• Scripts that build objects
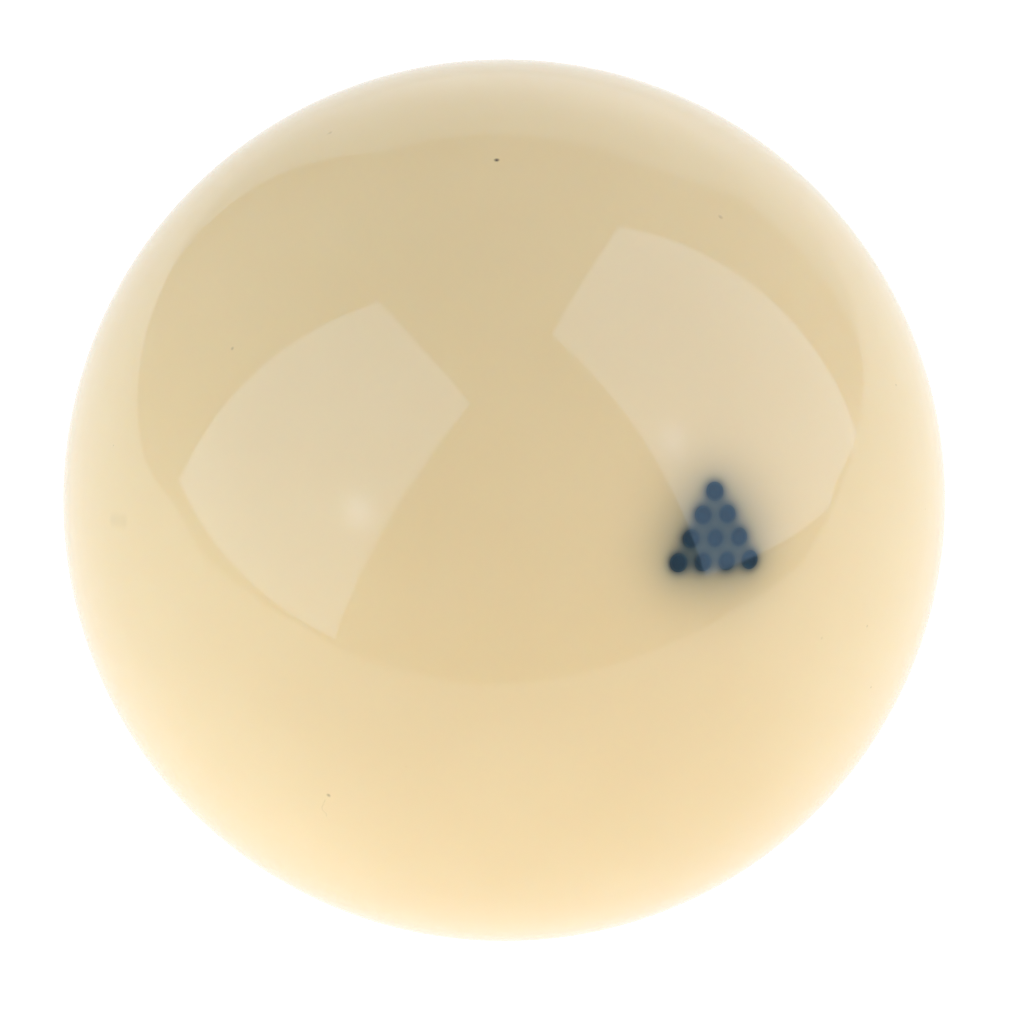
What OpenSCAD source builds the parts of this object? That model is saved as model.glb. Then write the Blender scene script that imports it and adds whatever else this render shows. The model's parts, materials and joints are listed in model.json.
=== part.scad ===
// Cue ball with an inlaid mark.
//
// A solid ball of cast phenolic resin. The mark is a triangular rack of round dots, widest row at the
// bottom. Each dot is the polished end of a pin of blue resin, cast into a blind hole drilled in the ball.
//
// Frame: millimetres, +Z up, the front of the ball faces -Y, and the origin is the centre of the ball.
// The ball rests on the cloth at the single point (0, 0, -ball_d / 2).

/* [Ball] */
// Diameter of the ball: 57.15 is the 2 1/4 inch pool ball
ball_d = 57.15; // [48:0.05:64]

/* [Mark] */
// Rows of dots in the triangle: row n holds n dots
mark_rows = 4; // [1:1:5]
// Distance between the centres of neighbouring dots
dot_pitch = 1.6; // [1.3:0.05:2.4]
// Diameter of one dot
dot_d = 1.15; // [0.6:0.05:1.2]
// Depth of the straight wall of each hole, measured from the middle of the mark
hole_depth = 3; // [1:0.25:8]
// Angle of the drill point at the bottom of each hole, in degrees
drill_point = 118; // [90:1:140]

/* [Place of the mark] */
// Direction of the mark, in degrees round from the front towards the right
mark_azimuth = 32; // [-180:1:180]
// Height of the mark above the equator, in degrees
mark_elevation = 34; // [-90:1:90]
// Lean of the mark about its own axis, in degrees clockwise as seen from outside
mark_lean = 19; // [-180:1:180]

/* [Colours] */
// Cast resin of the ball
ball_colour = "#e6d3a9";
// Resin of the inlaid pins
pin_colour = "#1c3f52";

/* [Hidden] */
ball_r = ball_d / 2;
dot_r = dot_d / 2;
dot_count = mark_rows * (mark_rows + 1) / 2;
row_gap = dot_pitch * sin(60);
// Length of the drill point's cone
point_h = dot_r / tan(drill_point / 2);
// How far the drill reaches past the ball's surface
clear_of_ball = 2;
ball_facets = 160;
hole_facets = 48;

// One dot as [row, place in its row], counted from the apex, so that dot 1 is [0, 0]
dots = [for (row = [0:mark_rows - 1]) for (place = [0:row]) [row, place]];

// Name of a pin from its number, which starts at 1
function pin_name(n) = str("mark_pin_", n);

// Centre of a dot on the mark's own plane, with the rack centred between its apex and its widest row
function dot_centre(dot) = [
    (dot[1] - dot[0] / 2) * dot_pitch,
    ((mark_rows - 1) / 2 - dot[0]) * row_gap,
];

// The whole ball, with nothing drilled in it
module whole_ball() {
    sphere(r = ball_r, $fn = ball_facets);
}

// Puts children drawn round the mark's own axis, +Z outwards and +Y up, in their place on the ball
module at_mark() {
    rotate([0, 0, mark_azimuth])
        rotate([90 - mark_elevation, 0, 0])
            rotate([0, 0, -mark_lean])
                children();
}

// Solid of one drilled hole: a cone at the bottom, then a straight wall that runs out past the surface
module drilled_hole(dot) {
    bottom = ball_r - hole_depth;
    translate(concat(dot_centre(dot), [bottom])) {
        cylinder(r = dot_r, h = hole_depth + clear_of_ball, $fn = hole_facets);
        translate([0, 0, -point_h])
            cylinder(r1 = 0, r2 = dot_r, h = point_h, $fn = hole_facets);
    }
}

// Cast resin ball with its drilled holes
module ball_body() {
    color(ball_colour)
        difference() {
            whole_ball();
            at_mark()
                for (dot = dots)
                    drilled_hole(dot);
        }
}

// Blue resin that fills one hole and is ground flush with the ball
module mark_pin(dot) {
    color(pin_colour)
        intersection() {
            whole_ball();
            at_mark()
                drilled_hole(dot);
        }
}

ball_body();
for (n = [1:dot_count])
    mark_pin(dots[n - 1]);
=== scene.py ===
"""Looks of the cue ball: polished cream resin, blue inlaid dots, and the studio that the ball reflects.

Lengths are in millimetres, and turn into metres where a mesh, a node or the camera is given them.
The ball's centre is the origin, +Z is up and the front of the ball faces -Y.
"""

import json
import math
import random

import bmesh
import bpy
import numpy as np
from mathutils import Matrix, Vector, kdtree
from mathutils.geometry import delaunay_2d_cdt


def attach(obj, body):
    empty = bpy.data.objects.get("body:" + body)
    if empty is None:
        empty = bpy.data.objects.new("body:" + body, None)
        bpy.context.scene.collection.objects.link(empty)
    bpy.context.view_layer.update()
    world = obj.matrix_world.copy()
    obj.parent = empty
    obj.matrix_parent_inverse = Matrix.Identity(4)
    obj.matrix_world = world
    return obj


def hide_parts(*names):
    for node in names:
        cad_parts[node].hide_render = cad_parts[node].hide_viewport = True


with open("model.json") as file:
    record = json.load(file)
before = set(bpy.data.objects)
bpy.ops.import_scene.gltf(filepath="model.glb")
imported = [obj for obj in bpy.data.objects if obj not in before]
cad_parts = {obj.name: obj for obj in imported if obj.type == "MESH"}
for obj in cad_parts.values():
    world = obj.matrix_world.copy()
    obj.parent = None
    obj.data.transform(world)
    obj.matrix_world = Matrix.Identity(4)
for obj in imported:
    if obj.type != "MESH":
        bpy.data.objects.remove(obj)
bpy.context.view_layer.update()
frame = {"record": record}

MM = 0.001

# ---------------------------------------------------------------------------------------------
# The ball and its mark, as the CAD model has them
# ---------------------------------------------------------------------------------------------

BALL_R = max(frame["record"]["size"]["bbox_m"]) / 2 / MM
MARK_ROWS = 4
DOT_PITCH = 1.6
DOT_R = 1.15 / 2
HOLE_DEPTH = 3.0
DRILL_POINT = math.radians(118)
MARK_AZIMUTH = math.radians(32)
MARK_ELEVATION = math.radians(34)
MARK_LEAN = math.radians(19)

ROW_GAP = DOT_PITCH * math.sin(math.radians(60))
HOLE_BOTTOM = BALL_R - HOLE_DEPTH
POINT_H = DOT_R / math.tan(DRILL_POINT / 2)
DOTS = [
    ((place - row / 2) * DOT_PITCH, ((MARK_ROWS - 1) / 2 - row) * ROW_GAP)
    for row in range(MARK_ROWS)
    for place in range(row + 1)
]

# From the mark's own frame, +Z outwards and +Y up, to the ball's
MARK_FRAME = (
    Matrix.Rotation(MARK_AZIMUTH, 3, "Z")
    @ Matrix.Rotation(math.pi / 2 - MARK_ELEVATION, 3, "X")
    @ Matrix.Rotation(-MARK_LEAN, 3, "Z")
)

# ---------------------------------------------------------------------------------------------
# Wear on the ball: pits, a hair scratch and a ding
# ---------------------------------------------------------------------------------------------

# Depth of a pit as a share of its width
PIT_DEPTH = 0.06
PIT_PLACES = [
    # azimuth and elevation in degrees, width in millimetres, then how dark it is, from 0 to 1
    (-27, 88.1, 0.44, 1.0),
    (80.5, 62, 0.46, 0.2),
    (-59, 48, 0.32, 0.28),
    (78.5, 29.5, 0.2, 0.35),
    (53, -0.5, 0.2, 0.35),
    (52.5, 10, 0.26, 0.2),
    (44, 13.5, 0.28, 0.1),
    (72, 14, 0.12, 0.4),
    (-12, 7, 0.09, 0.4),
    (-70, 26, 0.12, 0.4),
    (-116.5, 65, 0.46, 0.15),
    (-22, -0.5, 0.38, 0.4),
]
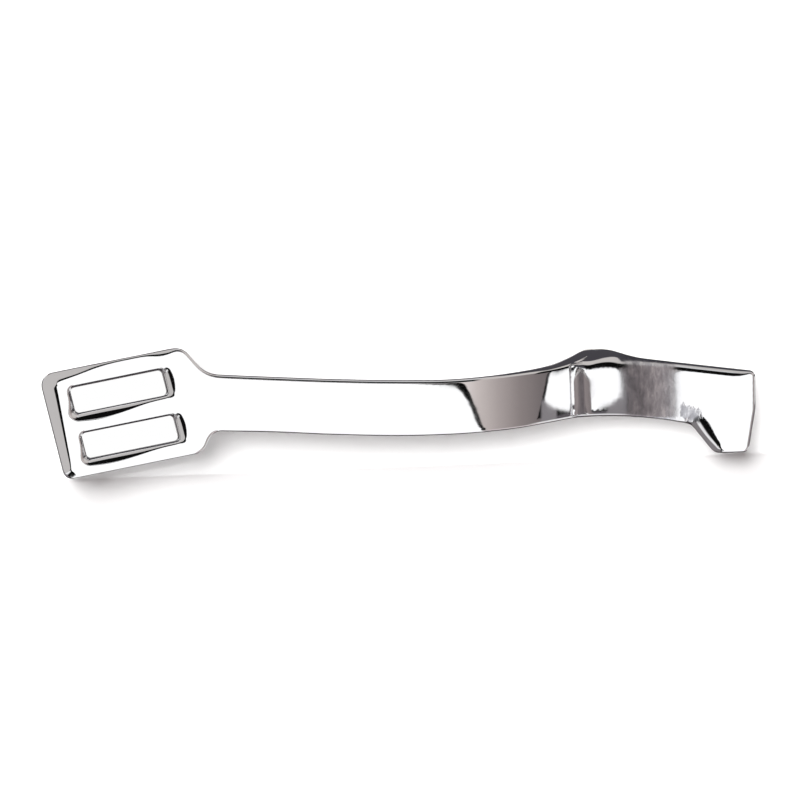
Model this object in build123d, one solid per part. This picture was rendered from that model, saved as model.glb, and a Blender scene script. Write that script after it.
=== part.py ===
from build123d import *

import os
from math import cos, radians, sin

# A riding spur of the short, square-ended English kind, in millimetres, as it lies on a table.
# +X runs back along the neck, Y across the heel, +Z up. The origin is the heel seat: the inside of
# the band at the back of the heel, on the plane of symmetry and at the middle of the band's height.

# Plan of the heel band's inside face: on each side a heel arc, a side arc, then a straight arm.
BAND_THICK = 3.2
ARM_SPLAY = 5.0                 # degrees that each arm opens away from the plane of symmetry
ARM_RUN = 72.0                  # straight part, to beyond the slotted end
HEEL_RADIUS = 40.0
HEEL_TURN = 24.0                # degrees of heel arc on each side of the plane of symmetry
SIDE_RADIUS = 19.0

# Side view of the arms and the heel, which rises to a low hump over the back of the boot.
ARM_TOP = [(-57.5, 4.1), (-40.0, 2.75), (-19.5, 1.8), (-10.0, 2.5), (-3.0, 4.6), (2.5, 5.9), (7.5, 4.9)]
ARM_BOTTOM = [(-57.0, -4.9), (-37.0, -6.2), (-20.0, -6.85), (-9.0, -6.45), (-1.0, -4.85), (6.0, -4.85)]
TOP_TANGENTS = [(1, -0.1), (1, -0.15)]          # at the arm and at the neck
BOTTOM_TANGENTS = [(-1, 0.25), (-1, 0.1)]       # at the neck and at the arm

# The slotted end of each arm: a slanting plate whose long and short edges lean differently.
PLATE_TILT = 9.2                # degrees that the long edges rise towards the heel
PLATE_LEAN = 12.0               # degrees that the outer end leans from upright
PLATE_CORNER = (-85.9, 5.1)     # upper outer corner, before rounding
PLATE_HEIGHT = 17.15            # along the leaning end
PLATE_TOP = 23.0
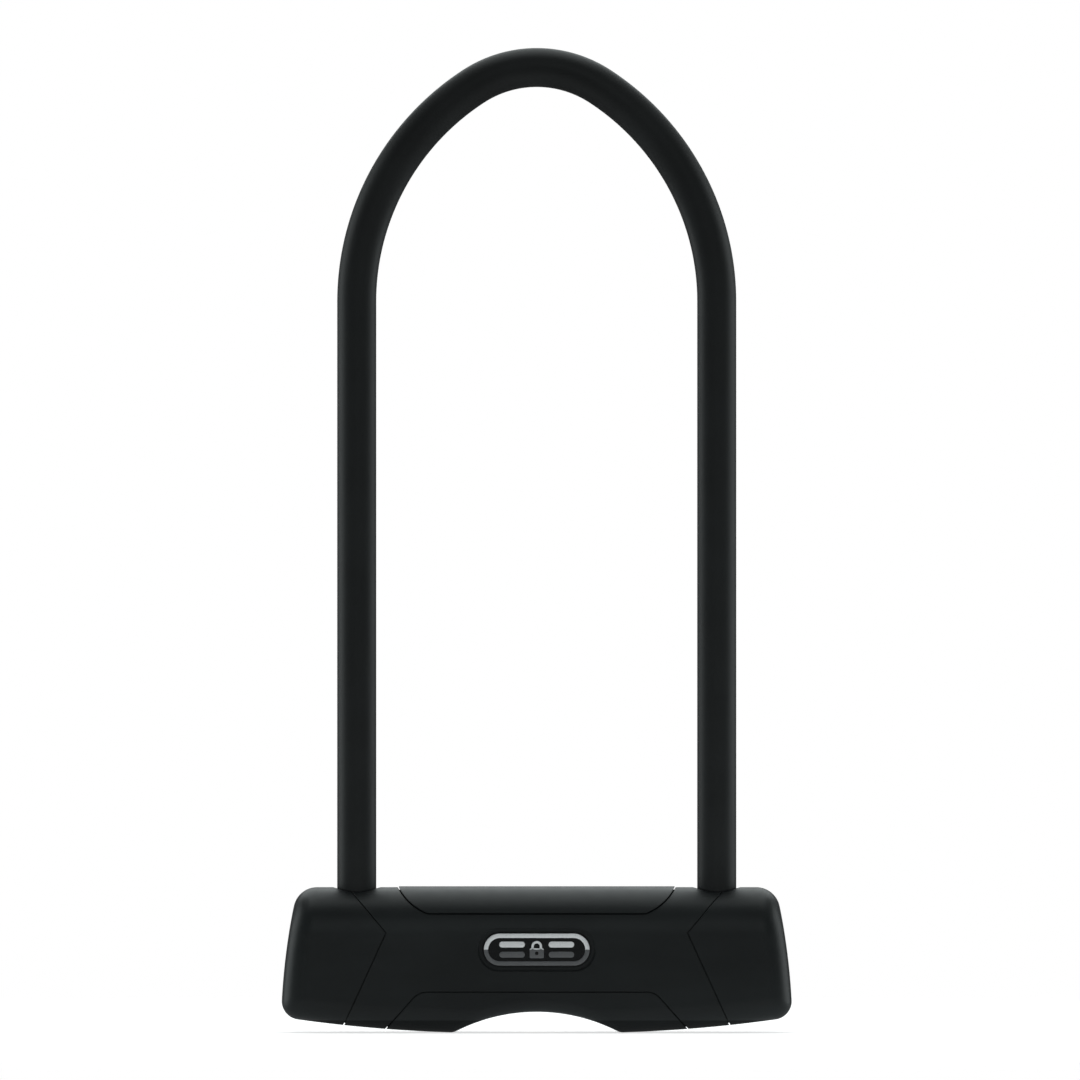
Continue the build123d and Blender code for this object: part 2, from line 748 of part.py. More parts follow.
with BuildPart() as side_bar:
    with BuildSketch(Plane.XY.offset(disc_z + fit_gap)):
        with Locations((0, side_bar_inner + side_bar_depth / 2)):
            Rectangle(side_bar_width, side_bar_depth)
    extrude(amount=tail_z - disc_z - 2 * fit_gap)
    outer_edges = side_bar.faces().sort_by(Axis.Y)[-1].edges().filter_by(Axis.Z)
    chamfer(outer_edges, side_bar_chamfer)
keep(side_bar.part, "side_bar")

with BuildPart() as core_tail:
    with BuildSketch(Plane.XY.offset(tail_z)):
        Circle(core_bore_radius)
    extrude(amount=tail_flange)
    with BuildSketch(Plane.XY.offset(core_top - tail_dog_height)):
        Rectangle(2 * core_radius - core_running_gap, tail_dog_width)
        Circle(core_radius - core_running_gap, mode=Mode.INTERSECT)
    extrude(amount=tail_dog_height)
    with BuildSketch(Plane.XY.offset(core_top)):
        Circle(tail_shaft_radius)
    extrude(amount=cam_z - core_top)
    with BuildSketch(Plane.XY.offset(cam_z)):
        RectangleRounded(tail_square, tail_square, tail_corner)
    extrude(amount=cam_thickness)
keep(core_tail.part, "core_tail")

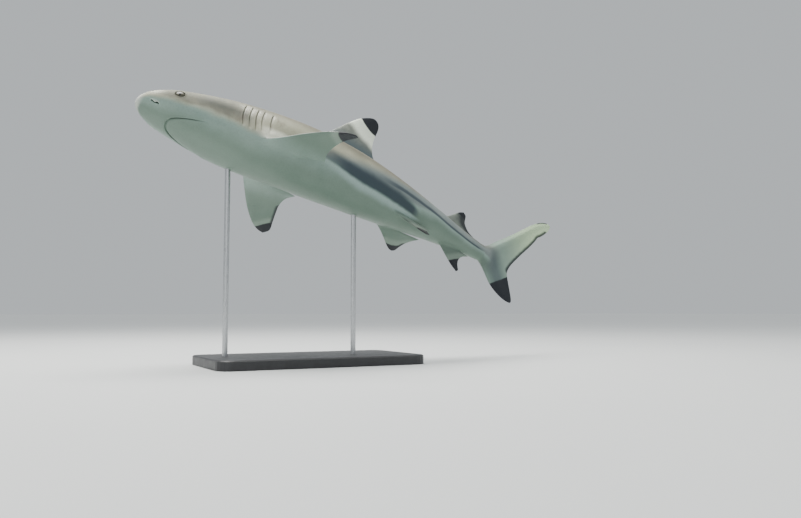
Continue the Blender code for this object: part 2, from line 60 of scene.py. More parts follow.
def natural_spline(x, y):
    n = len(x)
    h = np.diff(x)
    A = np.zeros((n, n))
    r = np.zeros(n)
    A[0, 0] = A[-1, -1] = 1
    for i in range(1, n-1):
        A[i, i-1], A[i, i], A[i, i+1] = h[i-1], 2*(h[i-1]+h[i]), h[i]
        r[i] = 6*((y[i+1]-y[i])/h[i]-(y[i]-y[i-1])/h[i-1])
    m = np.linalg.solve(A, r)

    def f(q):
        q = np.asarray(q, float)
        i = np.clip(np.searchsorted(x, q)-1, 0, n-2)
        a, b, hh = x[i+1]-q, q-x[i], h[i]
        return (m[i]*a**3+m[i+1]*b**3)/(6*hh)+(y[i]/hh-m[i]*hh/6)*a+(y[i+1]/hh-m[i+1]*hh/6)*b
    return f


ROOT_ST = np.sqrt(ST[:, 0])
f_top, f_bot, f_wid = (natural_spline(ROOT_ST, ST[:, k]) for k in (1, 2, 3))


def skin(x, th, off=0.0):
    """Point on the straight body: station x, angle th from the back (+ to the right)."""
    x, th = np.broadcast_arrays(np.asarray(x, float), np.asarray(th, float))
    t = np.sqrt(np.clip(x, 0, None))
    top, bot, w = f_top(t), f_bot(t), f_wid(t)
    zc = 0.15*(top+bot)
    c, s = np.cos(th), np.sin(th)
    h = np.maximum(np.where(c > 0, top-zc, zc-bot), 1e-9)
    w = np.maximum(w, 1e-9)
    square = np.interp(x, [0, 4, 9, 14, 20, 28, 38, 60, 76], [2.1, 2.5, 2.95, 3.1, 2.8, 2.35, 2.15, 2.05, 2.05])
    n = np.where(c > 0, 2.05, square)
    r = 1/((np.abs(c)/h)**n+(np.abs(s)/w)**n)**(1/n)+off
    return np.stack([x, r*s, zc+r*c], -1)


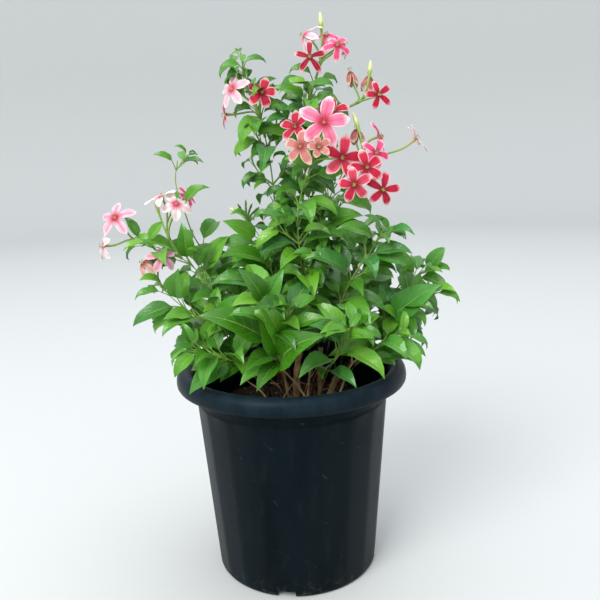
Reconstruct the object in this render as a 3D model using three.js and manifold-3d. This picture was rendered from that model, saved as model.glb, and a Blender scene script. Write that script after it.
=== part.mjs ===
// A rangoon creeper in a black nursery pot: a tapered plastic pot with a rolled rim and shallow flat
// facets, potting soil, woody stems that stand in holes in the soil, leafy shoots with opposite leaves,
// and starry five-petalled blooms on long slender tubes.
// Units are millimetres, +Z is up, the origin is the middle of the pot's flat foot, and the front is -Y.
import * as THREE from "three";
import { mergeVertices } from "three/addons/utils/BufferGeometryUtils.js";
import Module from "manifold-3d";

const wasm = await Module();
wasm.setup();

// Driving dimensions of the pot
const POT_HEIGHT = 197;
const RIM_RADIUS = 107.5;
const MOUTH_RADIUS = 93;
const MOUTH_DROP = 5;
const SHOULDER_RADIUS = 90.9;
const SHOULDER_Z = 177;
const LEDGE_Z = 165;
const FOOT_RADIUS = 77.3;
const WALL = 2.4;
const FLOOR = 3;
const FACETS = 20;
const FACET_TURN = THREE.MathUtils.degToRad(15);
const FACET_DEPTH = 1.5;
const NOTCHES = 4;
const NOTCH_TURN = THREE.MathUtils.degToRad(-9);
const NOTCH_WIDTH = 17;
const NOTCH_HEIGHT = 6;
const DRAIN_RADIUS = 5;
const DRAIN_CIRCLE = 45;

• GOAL
Go back to the data above and please quote exactly, and only, the lines from the line with "Reconstruct the object" through its last line.

• ANSWER TO THIS TASK
Reconstruct the object in this render as a 3D model using three.js and manifold-3d. This picture was rendered from that model, saved as model.glb, and a Blender scene script. Write that script after it.
=== part.mjs ===
// A rangoon creeper in a black nursery pot: a tapered plastic pot with a rolled rim and shallow flat
// facets, potting soil, woody stems that stand in holes in the soil, leafy shoots with opposite leaves,
// and starry five-petalled blooms on long slender tubes.
// Units are millimetres, +Z is up, the origin is the middle of the pot's flat foot, and the front is -Y.
import * as THREE from "three";
import { mergeVertices } from "three/addons/utils/BufferGeometryUtils.js";
import Module from "manifold-3d";

const wasm = await Module();
wasm.setup();

// Driving dimensions of the pot
const POT_HEIGHT = 197;
const RIM_RADIUS = 107.5;
const MOUTH_RADIUS = 93;
const MOUTH_DROP = 5;
const SHOULDER_RADIUS = 90.9;
const SHOULDER_Z = 177;
const LEDGE_Z = 165;
const FOOT_RADIUS = 77.3;
const WALL = 2.4;
const FLOOR = 3;
const FACETS = 20;
const FACET_TURN = THREE.MathUtils.degToRad(15);
const FACET_DEPTH = 1.5;
const NOTCHES = 4;
const NOTCH_TURN = THREE.MathUtils.degToRad(-9);
const NOTCH_WIDTH = 17;
const NOTCH_HEIGHT = 6;
const DRAIN_RADIUS = 5;
const DRAIN_CIRCLE = 45;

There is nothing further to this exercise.